[PROMPT]:
Give the entries again, word for word.

[Records with modeling code]
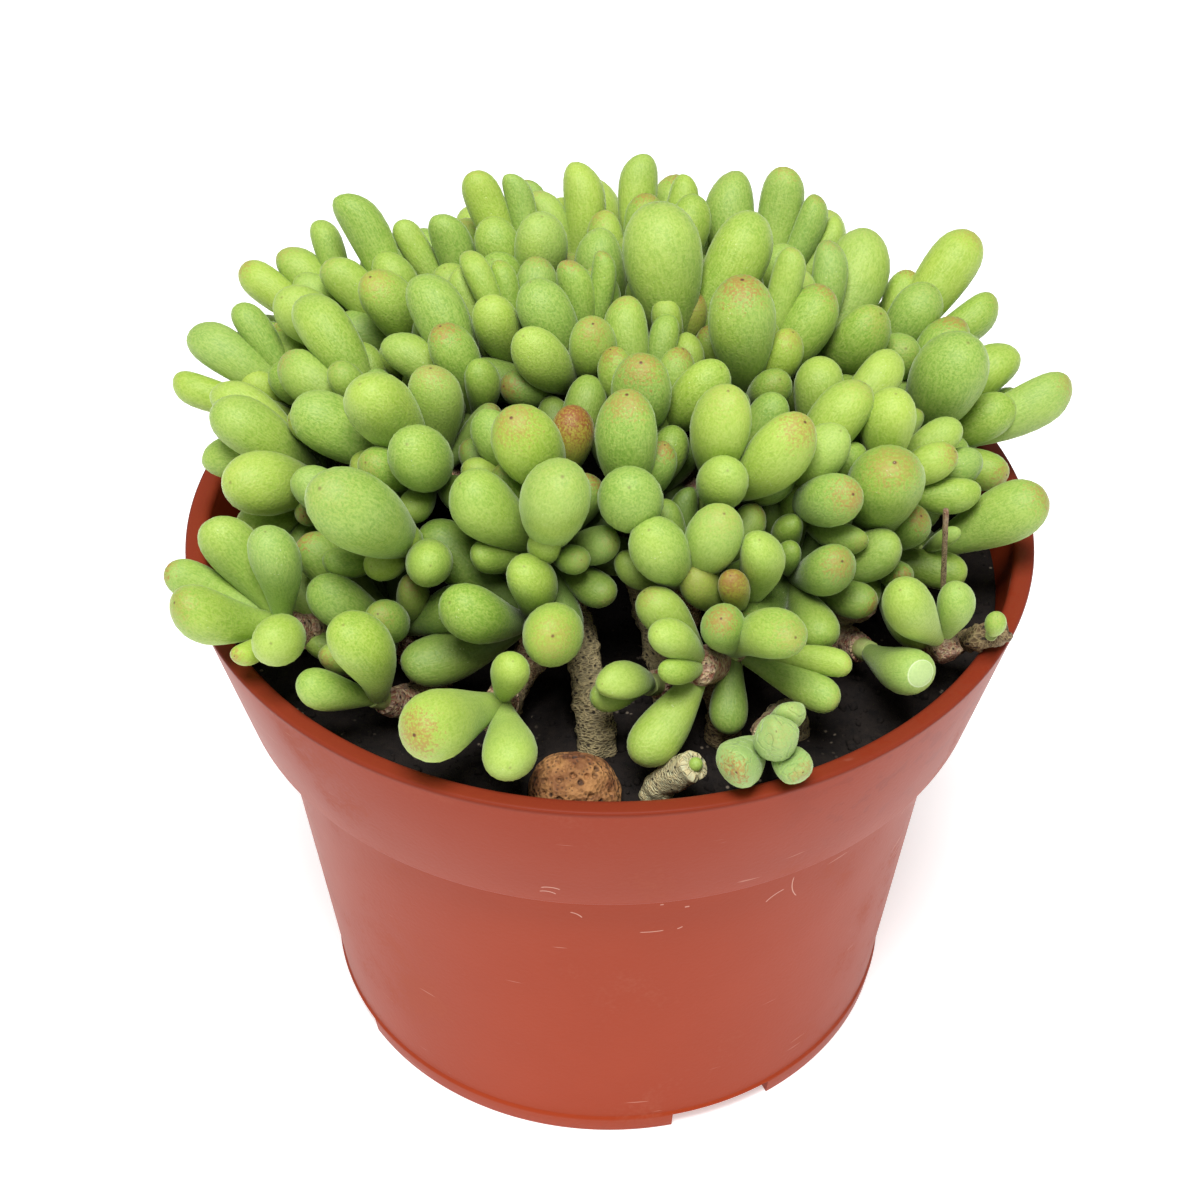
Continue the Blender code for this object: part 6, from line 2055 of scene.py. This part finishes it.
def fine_pebble():
    mesh = bmesh.new()
    bmesh.ops.create_icosphere(mesh, subdivisions=6, radius=1.0)
    for v in mesh.verts:
        x, y, z = v.co
        swell = 1.0 + 0.05 * math.sin(3.1 * x + 1.0) * math.cos(2.3 * y) + 0.03 * math.sin(5.0 * z + 2.0 * x)
        height = SOIL_TOP + PEBBLE_HALF[2] * 0.18 + z * swell * PEBBLE_HALF[2] * 0.8
        wide = swell * 1.02
        v.co = (PEBBLE_AT[0] + x * wide * PEBBLE_HALF[0], PEBBLE_AT[1] + y * wide * PEBBLE_HALF[1], height)
    body = bpy.data.meshes.new("pebble_body")
    mesh.to_mesh(body)
    mesh.free()
    pebble = grown("pebble_pitted", body, pebble_tree())
    settle(pebble, "pebble")
    return pebble


pebble = fine_pebble()
print("pebble:", len(pebble.data.polygons), "faces")


# %% [markdown]
# ## The studio
# The photograph was cut out on white: the floor and the backdrop are one even, pale
# surface, with only a faint soft shadow under the pot. One soft lamp hangs high over the
# front, a little to the left, and the pale surroundings light the rest.

# %% Floor and light
FLOOR_HALF = 4.0
floor_finish = new_finish(
    "pale_floor",
    Base_Color=(0.93, 0.93, 0.93, 1.0),
    Roughness=0.9,
    Specular_IOR_Level=0.0,
    Emission_Color=(1.0, 1.0, 1.0, 1.0),
    Emission_Strength=0.46,
)[0]
corners = [(x * FLOOR_HALF, y * FLOOR_HALF, 0.0) for x, y in ((-1, -1), (1, -1), (1, 1), (-1, 1))]
floor = mesh_object("floor", corners, [(0, 1, 2, 3)], floor_finish)

world = bpy.data.worlds.new("pale_surroundings")
world.use_nodes = True
surroundings = world.node_tree.nodes["Background"]
surroundings.inputs["Color"].default_value = (1.0, 1.0, 1.0, 1.0)
surroundings.inputs["Strength"].default_value = 0.375
scene.world = world


def lamp(name, place, aim, size, power):
    """A square soft lamp that faces a point."""
    light = bpy.data.lights.new(name, "AREA")
    light.size = size
    light.energy = power
    made = bpy.data.objects.new(name, light)
    made.location = place
    made.rotation_euler = (Vector(aim) - Vector(place)).to_track_quat("-Z", "Y").to_euler()
    scene.collection.objects.link(made)


lamp("key", (-0.04, -0.40, 1.10), (0.0, 0.0, 0.08), 0.46, 16.2)
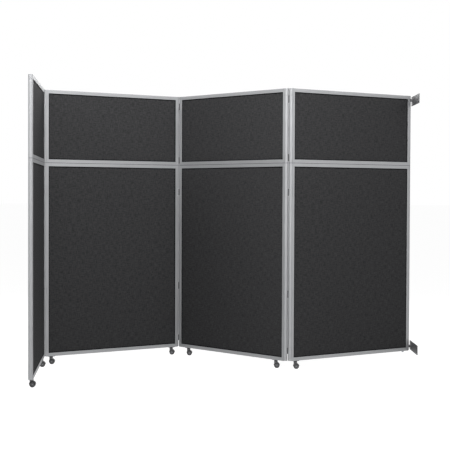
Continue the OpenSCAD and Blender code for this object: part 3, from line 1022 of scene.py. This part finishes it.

[RESULT]:
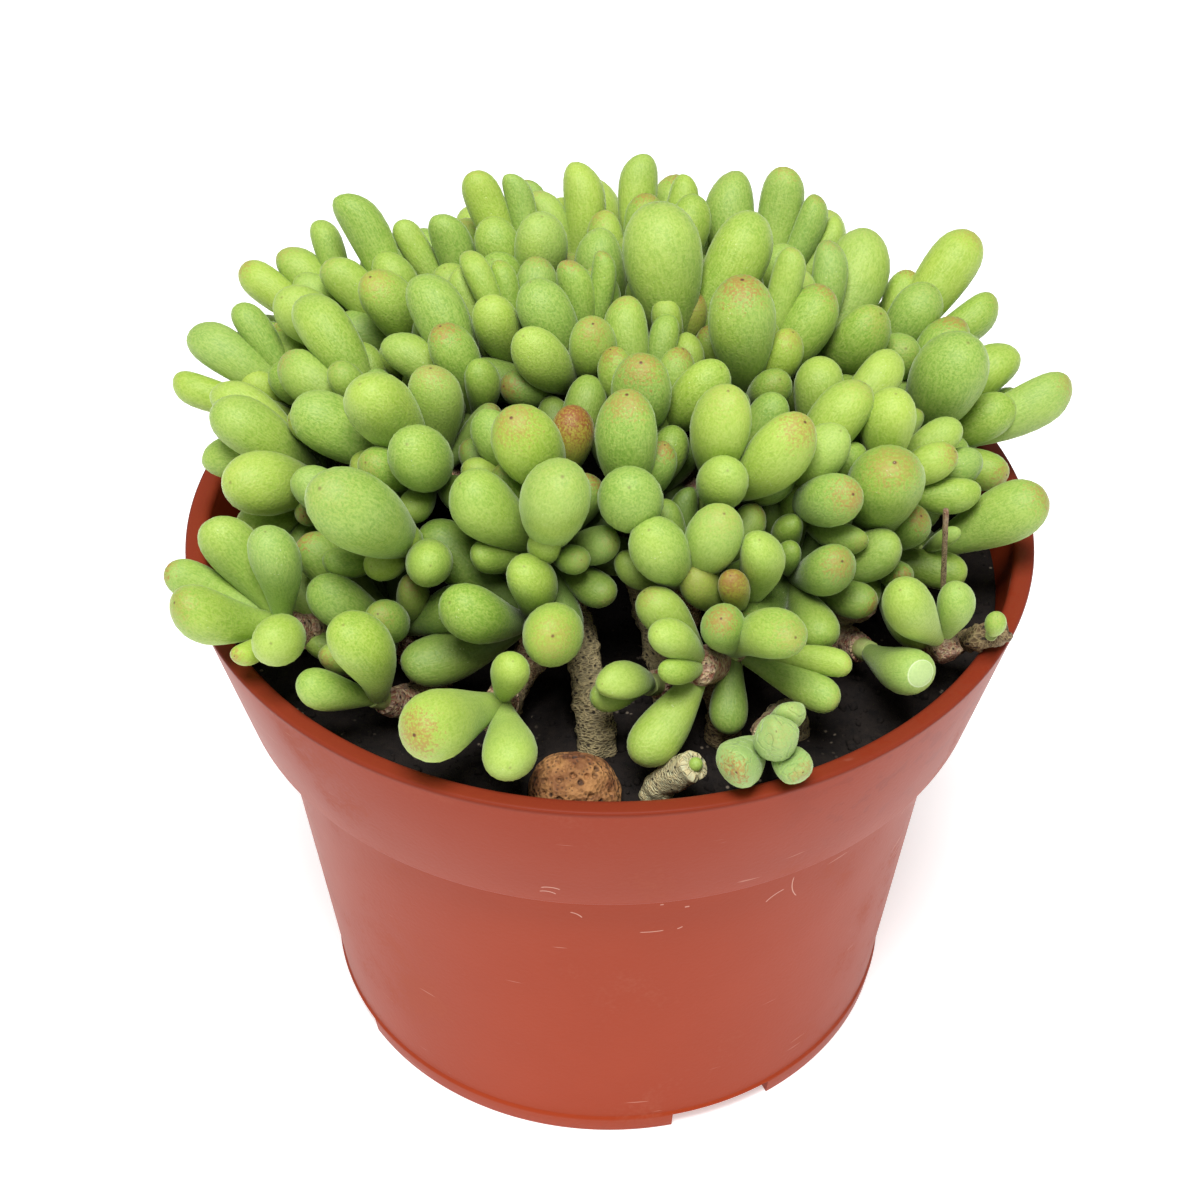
Continue the Blender code for this object: part 6, from line 2055 of scene.py. This part finishes it.
def fine_pebble():
    mesh = bmesh.new()
    bmesh.ops.create_icosphere(mesh, subdivisions=6, radius=1.0)
    for v in mesh.verts:
        x, y, z = v.co
        swell = 1.0 + 0.05 * math.sin(3.1 * x + 1.0) * math.cos(2.3 * y) + 0.03 * math.sin(5.0 * z + 2.0 * x)
        height = SOIL_TOP + PEBBLE_HALF[2] * 0.18 + z * swell * PEBBLE_HALF[2] * 0.8
        wide = swell * 1.02
        v.co = (PEBBLE_AT[0] + x * wide * PEBBLE_HALF[0], PEBBLE_AT[1] + y * wide * PEBBLE_HALF[1], height)
    body = bpy.data.meshes.new("pebble_body")
    mesh.to_mesh(body)
    mesh.free()
    pebble = grown("pebble_pitted", body, pebble_tree())
    settle(pebble, "pebble")
    return pebble


pebble = fine_pebble()
print("pebble:", len(pebble.data.polygons), "faces")


# %% [markdown]
# ## The studio
# The photograph was cut out on white: the floor and the backdrop are one even, pale
# surface, with only a faint soft shadow under the pot. One soft lamp hangs high over the
# front, a little to the left, and the pale surroundings light the rest.

# %% Floor and light
FLOOR_HALF = 4.0
floor_finish = new_finish(
    "pale_floor",
    Base_Color=(0.93, 0.93, 0.93, 1.0),
    Roughness=0.9,
    Specular_IOR_Level=0.0,
    Emission_Color=(1.0, 1.0, 1.0, 1.0),
    Emission_Strength=0.46,
)[0]
corners = [(x * FLOOR_HALF, y * FLOOR_HALF, 0.0) for x, y in ((-1, -1), (1, -1), (1, 1), (-1, 1))]
floor = mesh_object("floor", corners, [(0, 1, 2, 3)], floor_finish)

world = bpy.data.worlds.new("pale_surroundings")
world.use_nodes = True
surroundings = world.node_tree.nodes["Background"]
surroundings.inputs["Color"].default_value = (1.0, 1.0, 1.0, 1.0)
surroundings.inputs["Strength"].default_value = 0.375
scene.world = world


def lamp(name, place, aim, size, power):
    """A square soft lamp that faces a point."""
    light = bpy.data.lights.new(name, "AREA")
    light.size = size
    light.energy = power
    made = bpy.data.objects.new(name, light)
    made.location = place
    made.rotation_euler = (Vector(aim) - Vector(place)).to_track_quat("-Z", "Y").to_euler()
    scene.collection.objects.link(made)


lamp("key", (-0.04, -0.40, 1.10), (0.0, 0.0, 0.08), 0.46, 16.2)
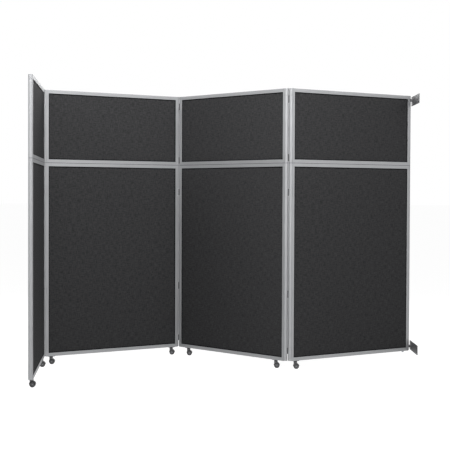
Continue the OpenSCAD and Blender code for this object: part 3, from line 1022 of scene.py. This part finishes it.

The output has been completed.